= Problem description =
Please reproduce every record, keeping each one exactly as written.

Structured object records:
::::
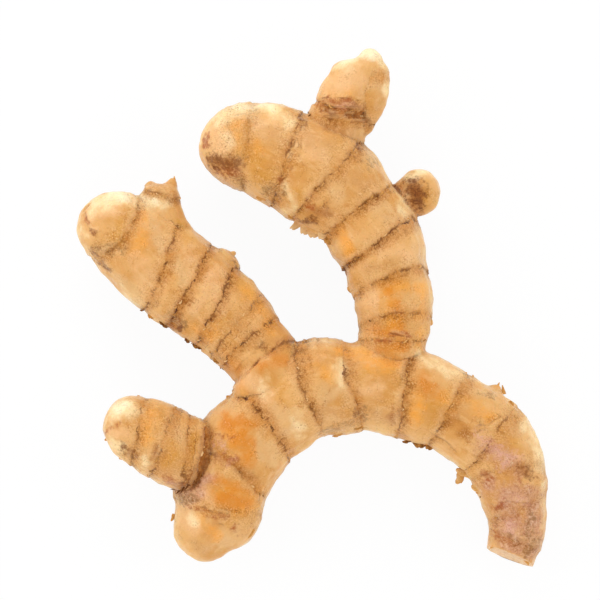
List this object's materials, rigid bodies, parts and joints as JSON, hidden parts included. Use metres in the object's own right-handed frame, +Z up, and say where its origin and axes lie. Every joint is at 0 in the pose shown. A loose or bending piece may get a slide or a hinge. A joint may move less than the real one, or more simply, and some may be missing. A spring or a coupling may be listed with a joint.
{
  "type": "turmeric root",
  "caption": "Fresh turmeric rhizome: a curved ringed mother root with long fingers and round buds, lying flat.",
  "frame": {"origin": "on the table, under the middle of the rhizome's overall box", "axes": "+Z up from the table, +Y from the mother rhizome towards the tips of the long fingers, +X to the right"},
  "size_m": [0.1014, 0.111, 0.021],
  "materials": {
    "skin": "matt"
  },
  "bodies": {
    "root": {"rhizome": "skin"}
  },
  "joints": []
}
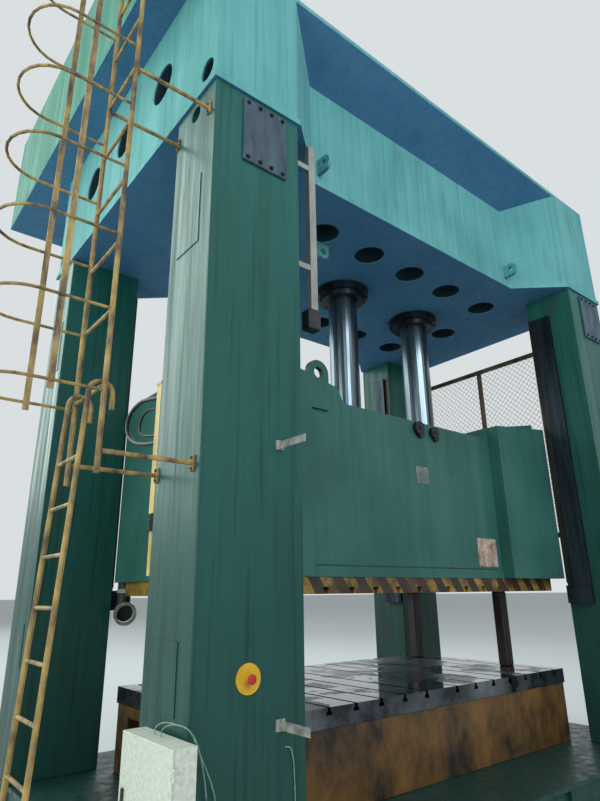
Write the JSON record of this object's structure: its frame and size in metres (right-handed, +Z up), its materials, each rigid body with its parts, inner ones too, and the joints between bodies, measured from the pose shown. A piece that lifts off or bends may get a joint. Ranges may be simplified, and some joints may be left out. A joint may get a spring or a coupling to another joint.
{
  "type": "hydraulic press",
  "caption": "Large column hydraulic press: T-slotted table, box slide on plunger cylinders, deck-top oil tank, caged side ladder with a hook-on lower ladder, wire side guard.",
  "frame": {"origin": "centre of the bed's underside", "axes": "+Z up, +X to the press's right as seen from its front, -Y towards the front"},
  "size_m": [7.54, 5.8, 8.9703],
  "materials": {
    "green_enamel": "oil-streaked green enamel",
    "light_green_enamel": "light green enamel with stains",
    "yellow_enamel": "worn yellow enamel",
    "machined_steel": "machined and oiled",
    "oiled_steel": "dark greasy steel",
    "hard_chrome": "ground and hard-chromed",
    "gib_bronze": "dull wear strip",
    "rusted_yellow_tube": "yellowed paint with rust",
    "pale_grey_enamel": "pale enamel with rust specks",
    "black_plastic": "satin",
    "red_plastic": "gloss"
  },
  "bodies": {
    "frame": {"bed": "green_enamel", "column_front_left": "green_enamel", "column_front_right": "green_enamel", "column_rear_left": "green_enamel", "column_rear_right": "green_enamel", "crown": "light_green_enamel", "deck": "green_enamel", "oil_tank": "light_green_enamel", "tank_lid": "green_enamel", "cylinder_left": "green_enamel", "cylinder_centre": "green_enamel", "cylinder_right": "green_enamel", "gland_left": "oiled_steel", "gland_centre": "oiled_steel", "gland_right": "oiled_steel", "table_plate": "machined_steel", "table_base": "yellow_enamel", "prop_front_left": "oiled_steel", "prop_front_right": "oiled_steel", "prop_rear_left": "oiled_steel", "prop_rear_right": "oiled_steel", "guide_rail_front_left": "oiled_steel", "guide_rail_front_right": "oiled_steel", "guide_rail_rear_left": "oiled_steel", "guide_rail_rear_right": "oiled_steel", "gib_strip_front_left": "gib_bronze", "gib_strip_front_right": "gib_bronze", "gib_strip_rear_left": "gib_bronze", "gib_strip_rear_right": "gib_bronze", "cover_plate_left": "oiled_steel", "cover_plate_right": "oiled_steel", "limit_rail": "pale_grey_enamel", "limit_switch": "black_plastic", "control_box": "pale_grey_enamel", "stop_plate": "yellow_enamel", "guard_frame": "oiled_steel", "guard_grille": "machined_steel", "ladder": "rusted_yellow_tube", "ladder_cage": "rusted_yellow_tube", "ladder_bracket_lower_front": "rusted_yellow_tube", "ladder_bracket_lower_rear": "rusted_yellow_tube", "ladder_bracket_upper_front": "rusted_yellow_tube", "ladder_bracket_upper_rear": "rusted_yellow_tube", "hook_ladder": "rusted_yellow_tube", "stub_bar_lower": "pale_grey_enamel", "stub_bar_upper": "pale_grey_enamel", "lifting_eye_left": "green_enamel", "lifting_eye_right": "green_enamel", "cable_duct": "yellow_enamel", "pump_motor": "green_enamel", "pump": "oiled_steel", "valve_block": "machined_steel"},
    "slide": {"slide": "green_enamel", "slide_plate": "yellow_enamel", "plunger_left": "hard_chrome", "plunger_centre": "hard_chrome", "plunger_right": "hard_chrome"},
    "box_door": {"box_door": "pale_grey_enamel"},
    "door_latch": {"door_latch": "black_plastic"},
    "stop_button": {"stop_button": "red_plastic"}
  },
  "joints": [
    {"name": "slide_stroke", "type": "slide", "parent": "frame", "child": "slide", "axis": [0, 0, 1], "range_m": [0, 1.2]},
    {"name": "box_door_hinge", "type": "hinge", "parent": "frame", "child": "box_door", "pos_m": [-3.2778, -2.109, 0.86], "axis": [0, 0, 1], "range_deg": [0, 110]},
    {"name": "latch_turn", "type": "hinge", "parent": "box_door", "child": "door_latch", "pos_m": [-3.2853, -1.545, 0.9], "axis": [-1, 0, 0], "range_deg": [0, 90]},
    {"name": "stop_press", "type": "slide", "parent": "frame", "child": "stop_button", "axis": [0, 1, 0], "range_m": [0, 0.006], "stiffness_N_per_m": 2000, "springref_m": -0.003}
  ]
}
::::
= Result of the exercise =
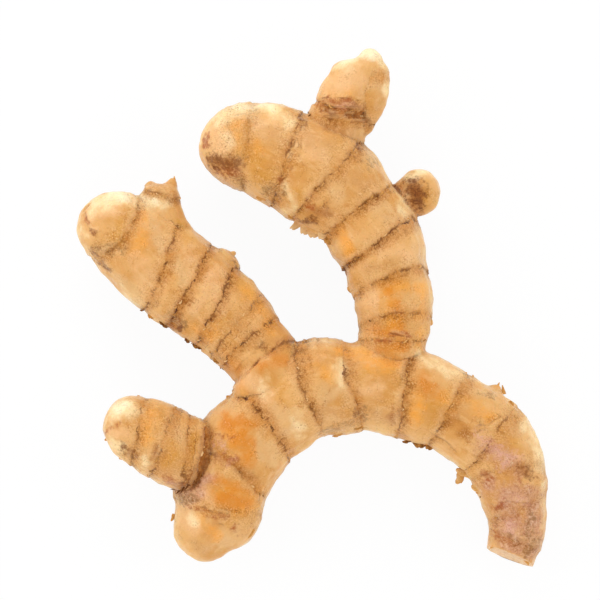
List this object's materials, rigid bodies, parts and joints as JSON, hidden parts included. Use metres in the object's own right-handed frame, +Z up, and say where its origin and axes lie. Every joint is at 0 in the pose shown. A loose or bending piece may get a slide or a hinge. A joint may move less than the real one, or more simply, and some may be missing. A spring or a coupling may be listed with a joint.
{
  "type": "turmeric root",
  "caption": "Fresh turmeric rhizome: a curved ringed mother root with long fingers and round buds, lying flat.",
  "frame": {"origin": "on the table, under the middle of the rhizome's overall box", "axes": "+Z up from the table, +Y from the mother rhizome towards the tips of the long fingers, +X to the right"},
  "size_m": [0.1014, 0.111, 0.021],
  "materials": {
    "skin": "matt"
  },
  "bodies": {
    "root": {"rhizome": "skin"}
  },
  "joints": []
}
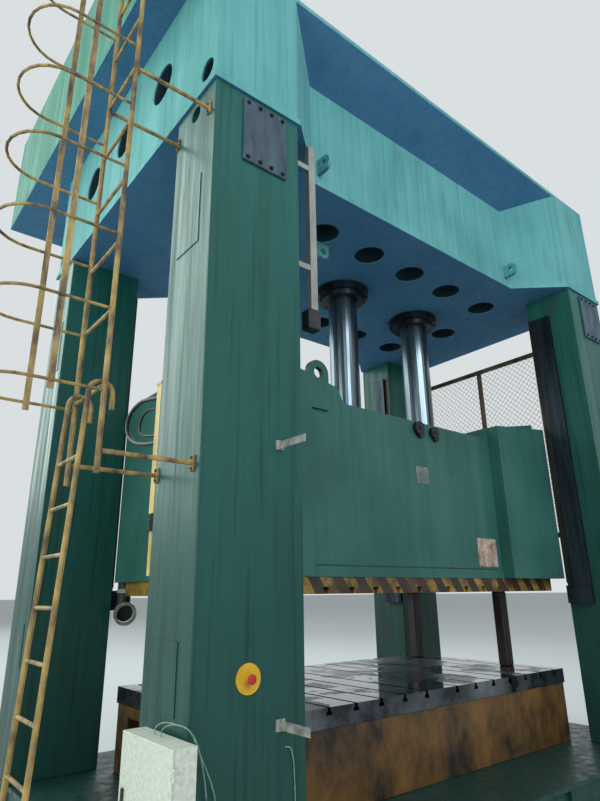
Write the JSON record of this object's structure: its frame and size in metres (right-handed, +Z up), its materials, each rigid body with its parts, inner ones too, and the joints between bodies, measured from the pose shown. A piece that lifts off or bends may get a joint. Ranges may be simplified, and some joints may be left out. A joint may get a spring or a coupling to another joint.
{
  "type": "hydraulic press",
  "caption": "Large column hydraulic press: T-slotted table, box slide on plunger cylinders, deck-top oil tank, caged side ladder with a hook-on lower ladder, wire side guard.",
  "frame": {"origin": "centre of the bed's underside", "axes": "+Z up, +X to the press's right as seen from its front, -Y towards the front"},
  "size_m": [7.54, 5.8, 8.9703],
  "materials": {
    "green_enamel": "oil-streaked green enamel",
    "light_green_enamel": "light green enamel with stains",
    "yellow_enamel": "worn yellow enamel",
    "machined_steel": "machined and oiled",
    "oiled_steel": "dark greasy steel",
    "hard_chrome": "ground and hard-chromed",
    "gib_bronze": "dull wear strip",
    "rusted_yellow_tube": "yellowed paint with rust",
    "pale_grey_enamel": "pale enamel with rust specks",
    "black_plastic": "satin",
    "red_plastic": "gloss"
  },
  "bodies": {
    "frame": {"bed": "green_enamel", "column_front_left": "green_enamel", "column_front_right": "green_enamel", "column_rear_left": "green_enamel", "column_rear_right": "green_enamel", "crown": "light_green_enamel", "deck": "green_enamel", "oil_tank": "light_green_enamel", "tank_lid": "green_enamel", "cylinder_left": "green_enamel", "cylinder_centre": "green_enamel", "cylinder_right": "green_enamel", "gland_left": "oiled_steel", "gland_centre": "oiled_steel", "gland_right": "oiled_steel", "table_plate": "machined_steel", "table_base": "yellow_enamel", "prop_front_left": "oiled_steel", "prop_front_right": "oiled_steel", "prop_rear_left": "oiled_steel", "prop_rear_right": "oiled_steel", "guide_rail_front_left": "oiled_steel", "guide_rail_front_right": "oiled_steel", "guide_rail_rear_left": "oiled_steel", "guide_rail_rear_right": "oiled_steel", "gib_strip_front_left": "gib_bronze", "gib_strip_front_right": "gib_bronze", "gib_strip_rear_left": "gib_bronze", "gib_strip_rear_right": "gib_bronze", "cover_plate_left": "oiled_steel", "cover_plate_right": "oiled_steel", "limit_rail": "pale_grey_enamel", "limit_switch": "black_plastic", "control_box": "pale_grey_enamel", "stop_plate": "yellow_enamel", "guard_frame": "oiled_steel", "guard_grille": "machined_steel", "ladder": "rusted_yellow_tube", "ladder_cage": "rusted_yellow_tube", "ladder_bracket_lower_front": "rusted_yellow_tube", "ladder_bracket_lower_rear": "rusted_yellow_tube", "ladder_bracket_upper_front": "rusted_yellow_tube", "ladder_bracket_upper_rear": "rusted_yellow_tube", "hook_ladder": "rusted_yellow_tube", "stub_bar_lower": "pale_grey_enamel", "stub_bar_upper": "pale_grey_enamel", "lifting_eye_left": "green_enamel", "lifting_eye_right": "green_enamel", "cable_duct": "yellow_enamel", "pump_motor": "green_enamel", "pump": "oiled_steel", "valve_block": "machined_steel"},
    "slide": {"slide": "green_enamel", "slide_plate": "yellow_enamel", "plunger_left": "hard_chrome", "plunger_centre": "hard_chrome", "plunger_right": "hard_chrome"},
    "box_door": {"box_door": "pale_grey_enamel"},
    "door_latch": {"door_latch": "black_plastic"},
    "stop_button": {"stop_button": "red_plastic"}
  },
  "joints": [
    {"name": "slide_stroke", "type": "slide", "parent": "frame", "child": "slide", "axis": [0, 0, 1], "range_m": [0, 1.2]},
    {"name": "box_door_hinge", "type": "hinge", "parent": "frame", "child": "box_door", "pos_m": [-3.2778, -2.109, 0.86], "axis": [0, 0, 1], "range_deg": [0, 110]},
    {"name": "latch_turn", "type": "hinge", "parent": "box_door", "child": "door_latch", "pos_m": [-3.2853, -1.545, 0.9], "axis": [-1, 0, 0], "range_deg": [0, 90]},
    {"name": "stop_press", "type": "slide", "parent": "frame", "child": "stop_button", "axis": [0, 1, 0], "range_m": [0, 0.006], "stiffness_N_per_m": 2000, "springref_m": -0.003}
  ]
}